Pearce Tefft proclaimed that “Peter Tefft, my son, is not welcome at our family gatherings any longer. I pray my prodigal son will renounce his hateful beliefs and return home. Then and only then will I lay out the feast.

The dad noted that his son’s “hateful opinions” are bringing “hateful rhetoric” to the Tefft family.

“Why must we be guilty by association? Again, none of his beliefs were learned at home. We do not, never have, and never will, accept his twisted worldview.”

The father close the letter with:…Please son, renounce the hate, accept and love all.”

First let me say, that I cannot imagine the grief this family must be experiencing, which they describe as heartbreak and distress. I can not fathom what it would feel like to see a member of my own family holding a torch or a Nazi sign and I do not deny that white supremacist propaganda is strong enough to convert even the most loving among us. Discerning how to respond to such a personal and public tragedy must feel a blitzkrieg. To that end, the letter states that the family believes they have made a mistake in being silent. From my understanding this is a personal silence in the family which they are now addressing nationally. Moreover, I am glad that at last the family has spoken out, and I believe to do so must feel like taking out your own heart. They are victims and yet, even as they say, of those who remained and remain silent, good people make mistakes. I think it is important to remember that this family, though they have mistakes, are good people. 

Yet, it seems when your son in on the national news, so too shall be the family’s response and I wonder if this is a mistake. You see, what strikes me about this article is the concept of silence and the concept of speaking out. I am stuck that the family said they had been silent until now, and I am struck that this public letter was how they spoke out first. I want to know why the initial silence, and why the speaking out this way. Because it seems if we are to apply this scripture they missed a lot of steps.

They believe, that they made a mistake, and we have to wonder, what would it have been like when the son started spouting off racist propaganda he read online, or heard on bad rural radio, if they addressed it then. What might have happened, if a member of the family went to him. What if it wasn’t about this is the father’s house and the father’s rules, but if they to where he was, just as the scripture says, go and explained. I would hope they would have gone, not in a big group accusing, but as the scripture says, one by one. What if when they told him, they said it in a way the son could hear. What if they told how it made them feel, shared their grief. Shared their fear. Maybe it wouldn’t have helped much, you can’t change people very easily, and hate and fear is a strong force, but maybe, if they did it just right, if they came with love, if they came with listening, if they came explaining their need for their family to be a place and people of welcome, they could have touched some spot somewhere, maybe. 

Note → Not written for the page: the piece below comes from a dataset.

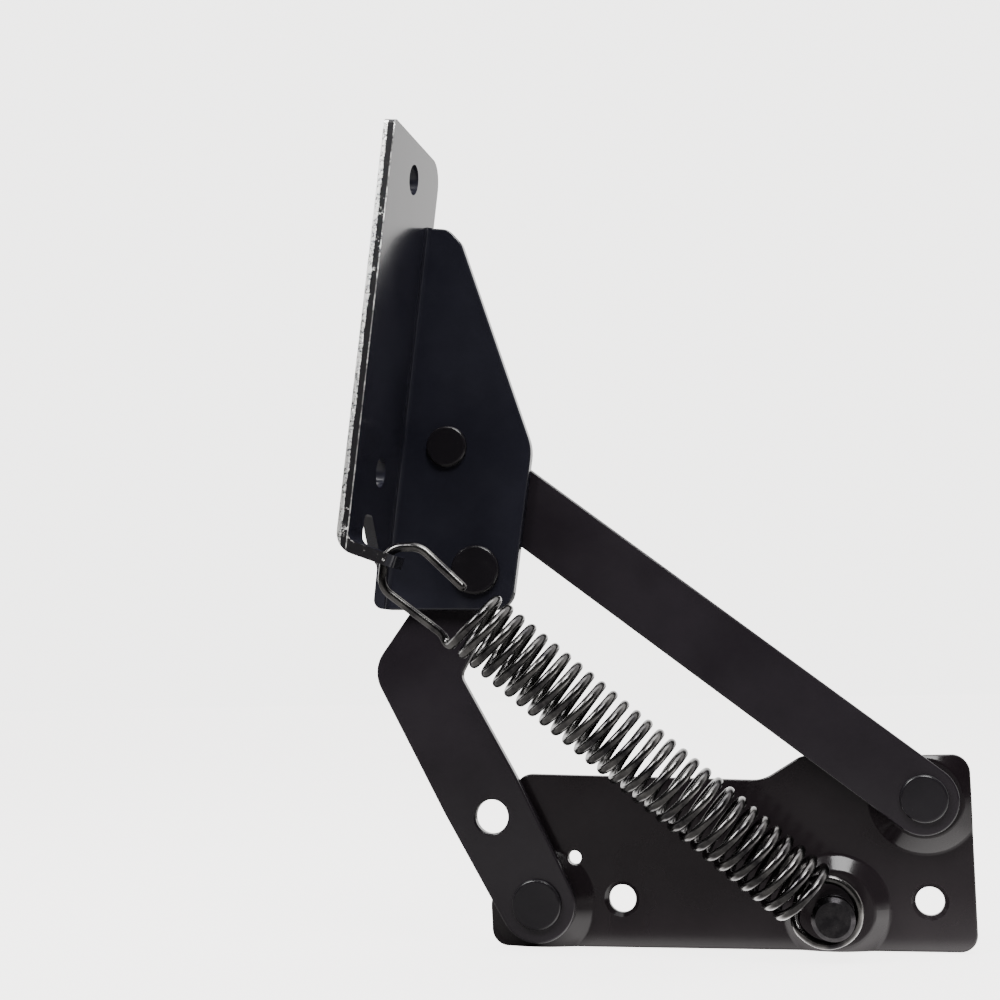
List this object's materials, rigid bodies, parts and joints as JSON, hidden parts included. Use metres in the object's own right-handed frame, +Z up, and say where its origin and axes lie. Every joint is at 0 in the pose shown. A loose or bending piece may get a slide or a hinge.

I wonder too if instead of this public letter, which seems just as much a defense against those accusing their family as it does an admonishment toward their son, what if they welcomed him home like the prodigal son. That Biblical father’s welcome wasn’t contingent on his beliefs, but instead perhaps because of the son’s abandoning of those beliefs. In the story of the Prodigal Son, the father upon seeing the son far away, lifts up his tunic and runs. What if this family, who saw that picture of their son online, ran to him and said come home, learn what love is. What if once the family began to be accused by others, and knowing the pain of that scorn, they showed their racist son how to welcome and how to love those whom he deemed as “others,” even if those others were his own family. Maybe it would not have been different. Maybe he was and is too far gone. But part of me thinks, at the beginning, it is the first response. Then after the shelter and accountability of that love, would the son be able to show that love to others? I have to wonder.

I believe when we haven’t spoken of an issue, when we remain silent, we swallow the sin. I believe also, when we don’t go first to the person with whom we have an issue, and instead we decry them publicly, even if to just a third person, we increase the sin. It makes it a lot harder to come home when your family has disowned you in the national news and I believe too it is harder to welcome someone home when we have first made a public statement. It would be one thing if this family had tried all they could, and then like the scripture advises the church, then let him go, but this public letter, this was their their first response, and so I implore us, let it not be ours.

I think you especially First Presbyterian, are well suited to this type of conversation. Here in rural Oregon you live in a place which is small enough that to publicly slander another is to literally turn against your neighbor. And I believe, you as a church, have a great propensity for loving your neighbor as yourself. I have seen you have conversations for and against GLBTQ rights, the place of the American Flag in worship and prayer in schools, opposing ideas about ranching and farming and forest service and yet when I arrived at this town you also tell that that same rancher pulled your mint green forest service truck out of the snow and visa-versa. You are good at one-on one conversations about issues or call them as the scripture says, sins. And while rallies and protests are happening in larger places, all it takes is one son from Fargo, ND to raise a touch of unwelcome, but perhaps all it takes is one father from equally as rural a place, to welcome him and others home, and remind them of love. It begins with us, one on one, this is what we can do.